BOOTFORGEN has demonstrated how well we do when we are able to actually get what we need, instead of lining the pockets of a Canadian company that got lucky.

That, but with tanks, fighters, ships, weapons systems....
 

Canada has announced an $11.2-billion contract to improve training platforms for the military, including the purchase of 70 training aircraft for the Future Aircrew Training (FAcT) program. The training aircraft will be split into fleets including two-seat turboprop training and aerobatic low-wing aircraft, helicopters and Dash-8 regional jets.

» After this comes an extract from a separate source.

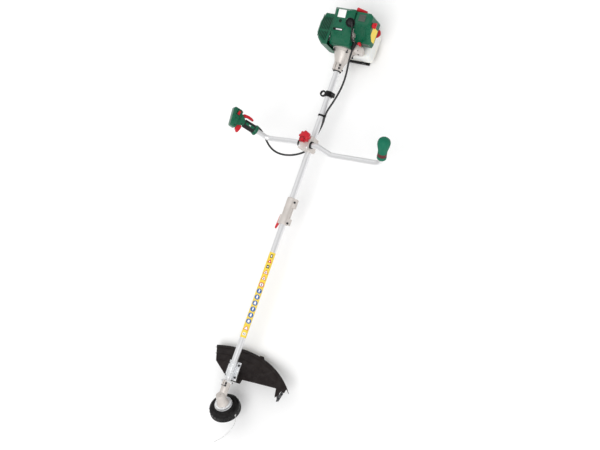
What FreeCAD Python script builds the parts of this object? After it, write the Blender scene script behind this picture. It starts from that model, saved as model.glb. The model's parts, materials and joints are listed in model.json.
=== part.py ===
import FreeCAD, Part
import math
import os
from FreeCAD import Vector as V

# Petrol string trimmer with a two-piece shaft and a cross handlebar.
# Millimetres. The model is laid out on the shaft: X runs along the tube's axis
# from the cutting head (-X) to the engine (+X), Z is up and -Y is the
# operator's left. x = 0 is the end of the clutch housing's collar.
# Every node is moved at the end so that the origin is the middle of the foot
# under the fuel tank, on the ground.

# ---------------------------------------------------------------- driving sizes
TUBE_R = 13.0                # shaft tube, outside radius
TUBE_WALL = 1.6
UPPER_TUBE_END = -642.0      # upper tube, end inside the coupling
LOWER_TUBE_TOP = -645.0      # lower tube, end inside the coupling
ELBOW_X = -1470.0            # where the tube's axis meets the output axis
OUTPUT_ANGLE = 60.0          # degrees from the tube's axis to the output axis
AXIS_HEIGHT = 148.0          # tube axis above the ground
FOOT_X = 164.0               # middle of the foot along the tube
BAR_R = 11.0                 # handlebar tube, outside radius
BAR_WALL = 1.6
BAR_X = -352.0               # handlebar's axis at its clamp
BAR_Z = 45.0
BAR_BEND = 36.0              # bend radius of the handlebar's centre line
DRIVE_R = 4.0                # drive shaft radius
FIT = 0.05                   # radial clearance of a running fit
GAP = 0.4                    # clearance between pieces of different bodies
HEAD_R = 65.5                # trimmer head drum
GUARD_REACH = 252.0          # guard's outer edge behind the output axis
GUARD_WALL = 3.0
LINE_R = 1.2                 # trimmer line radius
CABLE_R = 3.5                # control cable radius
PINION_TEETH = 14
GEAR_TEETH = 19
CONE_LENGTH = 20.0           # bevel pair: apex to the back of the teeth
FACE_WIDTH = 7.0
SHELL_WALL = 2.6             # moulded engine covers
SOCKET_END = ELBOW_X + 74.0  # gear case socket's mouth
COUPLING = (-702.0, -583.0)
BRACKET = (ELBOW_X + 86.0, ELBOW_X + 164.0)
CLIP_Y = -(TUBE_R + 4.6)     # cable beside the tube, held by its clip

X = V(1, 0, 0)
Y = V(0, 1, 0)
Z = V(0, 0, 1)
SHEET = 2.5                  # pressed plate of the guard bracket
PINION_SEAT = 26.5           # pinion's bearing, from the elbow
PARTS = {}


# ---------------------------------------------------------------- plain helpers
def cyl(radius, start, end):
    run = end - start
    return Part.makeCylinder(radius, run.Length, start, run)


def ring(outer, inner, start, end):
    over = (end - start).normalize() * 1.0
    return cyl(outer, start, end).cut(cyl(inner, start - over, end + over))


def xcyl(radius, x0, x1, y=0.0, z=0.0):
    return cyl(radius, V(x0, y, z), V(x1, y, z))


def xring(outer, inner, x0, x1, y=0.0, z=0.0):
    return ring(outer, inner, V(x0, y, z), V(x1, y, z))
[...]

PC-21s as previously selected?

Now for the Hawk....
 



PC-21s as previously selected?

Now for the Hawk....
I really want to know how media sites select their pictures. The Aurora isn’t any of those things they announced so why is it on the page?
 
hmm



Not being a pilot - is there any reason for two of those? or the two twin engine ones?





Then this just seems like a waste - as Bell Mirable makes helicopters in Canada...

 
hmm



Not being a pilot - is there any reason for two of those? or the two twin engine ones?

G120TP to replace the current G120A in Portage la Prairie, and the PC-21 to replace the Harvard II in Moose Jaw, would be my guess.

The Grob is a simpler aircraft for initial training before progressing to the Harvard II / PC21.

King Air 260 for Multi-Engine pilot training, and Dash-8 400 for ACSO / AESOP training, replacing the current King Air C90B and Dash-8 100 in those roles.
 
FaCT does not include jet training. That's under FFLiT.
Hunt's apparently still on for that ....
Info-machine update ....
 
G120TP to replace the current G120A in Portage la Prairie, and the PC-21 to replace the Harvard II in Moose Jaw, would be my guess.

The Grob is a simpler aircraft for initial training before progressing to the Harvard II / PC21.

King Air 260 for Multi-Engine pilot training, and Dash-8 400 for ACSO / AESOP training, replacing the current King Air C90B and Dash-8 100 in those roles.
I’d say “cue the lines of pilots wanting Q400 time for the regionals” but let’s be honest - the RCAF pays more :sneaky:
 
Proposal: realign pilot pay scales away from time in rank to flight hours. So the Capt with 4000 hours gets more than the LCol with 2500.
CAF: Hey RCAF, why are you led by ACSOs and AOOs? Where did the Pilots go?

RCAF:

Stop It And You GIF
 
I really want to know how media sites select their pictures. The Aurora isn’t any of those things they announced so why is it on the page?
It's big; it's grey; it's got the wordmark, plus a guy in camo. If those big things were spinning, even better.
 
As I understand, it's a gradual process to transparently transition from the current training to that delivered by FaCT.

Almost as if such a change needs to deliberately planned and executed.

If the institution can manage to deliberately plan and execute a transition from current training to FAcT in a proactive manner, what happened with the fighter lead in training then?

From what I’ve gleaned from some the FLIT bridge is not what I would call desirable. That makes me wonder how much of what is billed as deliberate and planned is actually either just accidental or by the hard work of individuals despite the ambivalence of the institution.
 
If the institution can manage to deliberately plan and execute a transition from current training to FAcT in a proactive manner, what happened with the fighter lead in training then?

From what I’ve gleaned from some the FLIT bridge is not what I would call desirable. That makes me wonder how much of what is billed as deliberate and planned is actually either just accidental or by the hard work of individuals despite the ambivalence of the institution.

FFLIT is tied to the FFCP implementation. Doing a long term solution before the latter was confirmed would have been excessive risk. An interim solution makes sense.
 
Fair enough on the interim solution but only because the FFCP was a debacle in strategic planning for the last decade ( a debacle not solely of the CAFs doing, the GoC owns a large portion).
Not entirely convinced of the excessive risk piece either but I am most certainly not in a lane on that.